Russia President Vladimir Putin threatened to personally target Boris Johnson with a missile attack in the lead up to Russian forces marching into Ukraine, the former UK prime minister has claimed.
Johnson said the comment was made after he warned the war would be an “utter catastrophe” during a “very long” call with Putin in February 2022, according to a new BBC documentary set for broadcast Monday.
Johnson claims in the interview he and other Western leaders had been hurrying to Kyiv to show support for Ukraine and try to deter a Russian attack.

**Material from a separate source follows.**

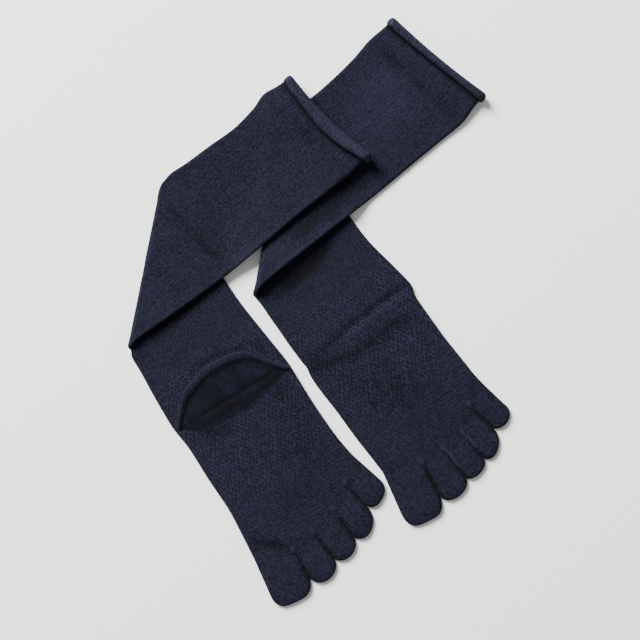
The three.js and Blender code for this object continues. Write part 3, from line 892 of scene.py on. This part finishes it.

“He sort of threatened me at one point and said, ‘Boris, I don’t want to hurt you, but with a missile, it would only take a minute’, or something like that,” Johnson quoted Putin as saying.
He went on to say “But I think from the very relaxed tone that he [Putin] was taking, the sort of air of detachment that he seemed to have, he was just playing along with my attempts to get him to negotiate.”
Prior to the invasion, Johnson says he was at pains to tell Putin there was no imminent prospect of Ukraine joining NATO, while warning him any invasion would mean “more NATO, not less NATO” on Russia’s borders.
“He said, ‘Boris, you say that Ukraine is not going to join NATO any time soon.
“‘What is any time soon?’ And I said, ‘well it’s not going to join NATO for the foreseeable future. You know that perfectly well’.”
The BBC documentary charts the growing divide between the Russian leader and the West in the years before the invasion of Ukraine, AFP reports.
No reference to the alleged exchange between Johnson and Putin appeared in accounts of the call given by either Downing Street or the Kremlin, the BBC makes clear.